Congressional Hispanic Caucus Chairwoman Michelle Lujan Grisham, D-N.M., has called merit-based immigration a “poison pill,” while Sen. Robert Menendez, D-N.J., rejected the term “chain migration,” insisting on calling it “family reunification.”

However, when advocating a 2007 version of the DREAM Act, Sen. Dick Durbin, D-Ill., expressed problems with chain migration, saying, “The DREAM Act would not lead to ‘chain migration.’ DREAM Act beneficiaries would have very limited ability to sponsor family members.”

Liberal icon Sen. Ted Kennedy, D-Mass., helped establish aspects of the current system. However, in 1996, he acknowledged problems with chain migration.
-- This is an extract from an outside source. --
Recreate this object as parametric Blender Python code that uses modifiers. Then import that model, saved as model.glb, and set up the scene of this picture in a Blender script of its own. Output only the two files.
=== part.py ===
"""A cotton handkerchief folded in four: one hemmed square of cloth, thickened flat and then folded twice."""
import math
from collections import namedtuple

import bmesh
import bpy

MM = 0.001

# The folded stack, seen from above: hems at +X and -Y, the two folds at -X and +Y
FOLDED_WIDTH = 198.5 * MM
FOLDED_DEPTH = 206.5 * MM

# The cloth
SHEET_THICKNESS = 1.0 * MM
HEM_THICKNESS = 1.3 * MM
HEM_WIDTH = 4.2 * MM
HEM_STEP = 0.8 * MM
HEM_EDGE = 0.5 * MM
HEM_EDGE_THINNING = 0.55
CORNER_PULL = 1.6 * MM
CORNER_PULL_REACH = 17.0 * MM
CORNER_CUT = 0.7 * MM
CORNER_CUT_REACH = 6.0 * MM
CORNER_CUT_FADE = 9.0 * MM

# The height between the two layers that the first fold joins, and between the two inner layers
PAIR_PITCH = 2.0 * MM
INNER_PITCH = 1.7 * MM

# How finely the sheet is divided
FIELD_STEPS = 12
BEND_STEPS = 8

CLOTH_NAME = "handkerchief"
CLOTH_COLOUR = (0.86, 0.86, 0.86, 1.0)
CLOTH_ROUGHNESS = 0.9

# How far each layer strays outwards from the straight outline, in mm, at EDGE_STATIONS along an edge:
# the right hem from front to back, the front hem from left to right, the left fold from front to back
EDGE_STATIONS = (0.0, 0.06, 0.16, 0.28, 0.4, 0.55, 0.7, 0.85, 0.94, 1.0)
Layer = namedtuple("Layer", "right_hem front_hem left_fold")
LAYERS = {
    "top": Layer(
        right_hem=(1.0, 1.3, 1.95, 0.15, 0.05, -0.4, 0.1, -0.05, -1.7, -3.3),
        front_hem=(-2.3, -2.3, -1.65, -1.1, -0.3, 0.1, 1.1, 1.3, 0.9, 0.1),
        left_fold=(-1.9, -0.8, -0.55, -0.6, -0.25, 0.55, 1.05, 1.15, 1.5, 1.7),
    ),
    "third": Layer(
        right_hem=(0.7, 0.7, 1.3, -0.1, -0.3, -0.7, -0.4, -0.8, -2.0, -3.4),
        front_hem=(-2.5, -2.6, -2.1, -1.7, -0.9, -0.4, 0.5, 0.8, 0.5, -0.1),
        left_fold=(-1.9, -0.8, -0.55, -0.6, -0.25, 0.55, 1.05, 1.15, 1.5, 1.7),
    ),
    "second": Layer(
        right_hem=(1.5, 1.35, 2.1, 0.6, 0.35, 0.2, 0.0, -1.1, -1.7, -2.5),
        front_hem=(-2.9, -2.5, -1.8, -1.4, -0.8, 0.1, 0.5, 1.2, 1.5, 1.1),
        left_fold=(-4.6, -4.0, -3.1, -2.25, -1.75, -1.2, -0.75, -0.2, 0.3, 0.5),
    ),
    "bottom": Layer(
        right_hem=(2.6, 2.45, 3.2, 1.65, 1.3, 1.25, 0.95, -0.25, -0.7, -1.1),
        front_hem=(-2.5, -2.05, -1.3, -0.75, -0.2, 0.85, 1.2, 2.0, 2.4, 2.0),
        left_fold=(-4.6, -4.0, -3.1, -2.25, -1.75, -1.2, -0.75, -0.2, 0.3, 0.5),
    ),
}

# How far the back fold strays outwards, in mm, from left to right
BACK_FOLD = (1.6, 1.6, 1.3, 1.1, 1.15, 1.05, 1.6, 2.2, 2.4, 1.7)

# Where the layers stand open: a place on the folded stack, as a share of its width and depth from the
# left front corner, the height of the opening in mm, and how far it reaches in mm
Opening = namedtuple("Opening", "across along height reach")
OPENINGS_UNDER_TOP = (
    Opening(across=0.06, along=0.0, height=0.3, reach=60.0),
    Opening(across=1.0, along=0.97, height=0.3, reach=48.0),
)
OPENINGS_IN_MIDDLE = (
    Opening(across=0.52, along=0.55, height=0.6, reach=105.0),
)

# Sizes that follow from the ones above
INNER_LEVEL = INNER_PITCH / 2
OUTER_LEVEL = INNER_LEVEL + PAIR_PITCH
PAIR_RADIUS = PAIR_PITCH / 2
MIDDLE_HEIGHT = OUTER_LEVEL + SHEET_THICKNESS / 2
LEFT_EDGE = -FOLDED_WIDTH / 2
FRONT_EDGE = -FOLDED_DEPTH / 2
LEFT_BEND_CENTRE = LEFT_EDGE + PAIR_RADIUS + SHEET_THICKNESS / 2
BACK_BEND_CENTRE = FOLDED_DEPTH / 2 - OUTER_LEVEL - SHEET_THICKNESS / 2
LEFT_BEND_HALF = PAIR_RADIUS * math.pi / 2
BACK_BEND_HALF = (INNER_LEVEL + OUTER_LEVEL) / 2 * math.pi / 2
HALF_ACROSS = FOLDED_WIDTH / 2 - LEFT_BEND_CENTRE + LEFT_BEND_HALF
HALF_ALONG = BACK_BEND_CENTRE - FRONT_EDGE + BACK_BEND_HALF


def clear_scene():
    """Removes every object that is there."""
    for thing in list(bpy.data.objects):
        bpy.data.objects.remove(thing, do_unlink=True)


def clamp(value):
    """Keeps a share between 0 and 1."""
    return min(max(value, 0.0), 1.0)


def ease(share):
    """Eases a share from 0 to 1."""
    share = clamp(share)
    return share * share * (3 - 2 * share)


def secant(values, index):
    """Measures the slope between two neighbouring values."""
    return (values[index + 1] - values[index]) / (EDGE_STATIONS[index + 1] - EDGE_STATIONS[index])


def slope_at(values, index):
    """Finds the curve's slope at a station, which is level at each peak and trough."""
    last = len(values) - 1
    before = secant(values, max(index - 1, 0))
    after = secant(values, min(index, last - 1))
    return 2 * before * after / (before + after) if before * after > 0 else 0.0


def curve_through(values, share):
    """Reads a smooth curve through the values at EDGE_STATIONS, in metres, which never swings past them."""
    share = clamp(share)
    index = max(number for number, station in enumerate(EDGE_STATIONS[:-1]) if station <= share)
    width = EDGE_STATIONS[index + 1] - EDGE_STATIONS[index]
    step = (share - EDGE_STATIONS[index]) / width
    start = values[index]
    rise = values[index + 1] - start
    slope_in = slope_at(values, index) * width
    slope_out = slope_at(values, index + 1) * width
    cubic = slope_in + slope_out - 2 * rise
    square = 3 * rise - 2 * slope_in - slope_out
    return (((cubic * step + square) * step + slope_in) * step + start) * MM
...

“This way, we address the concern raised by many about chain migration, the ability of a citizen to bring in a brother, for example, who in turn then brings in his wife and children,” Kennedy said in a floor speech in April of that year. “Once his wife is a citizen, she can then bring in her parents and other family members in a virtual endless chain of immigration.”

3. ‘Illegal’ vs. ‘Undocumented’

Today, Democrats across the board only use the term “undocumented” and avoid the word “illegal” to describe someone who is in the country illegally.

That wasn’t always the case.

Schumer once lectured supporters of immigration reform to use the term “illegal.” He also stressed there is a difference between legal and illegal immigration. However, that was in 2009, long before he became party leader in January 2017.

“When we use phrases like ‘undocumented workers,’ we convey a message to the American people that their government is not serious about combating illegal immigration, which the American people overwhelmingly oppose,” Schumer said in a June 2009 speech at the Immigration Law and Policy Conference at Georgetown University. “If you don’t think it’s illegal, you are not going to say it. I think it is illegal and wrong, and we have to change it.”

4. Sanctuary Cities

In January, Feinstein and Sen. Kamala Harris, both California Democrats, challenged the Trump administration’s crackdown on sanctuary cities.

After a young woman, Kate Steinle, 32, was fatally shot in San Francisco in July 2015 by an illegal immigrant who was previously arrested and deported, it was Feinstein, California’s senior senator, who demanded stronger action by local authorities in cooperating with the Department of Homeland Security.

“I strongly believe that an undocumented individual, convicted of multiple felonies and with a detainer request from ICE, should not have been released,” she said. “We should focus on deporting convicted criminals, not setting them loose on our streets. As a member of the Judiciary Committee, I am looking at whether additional federal legislation may be necessary.”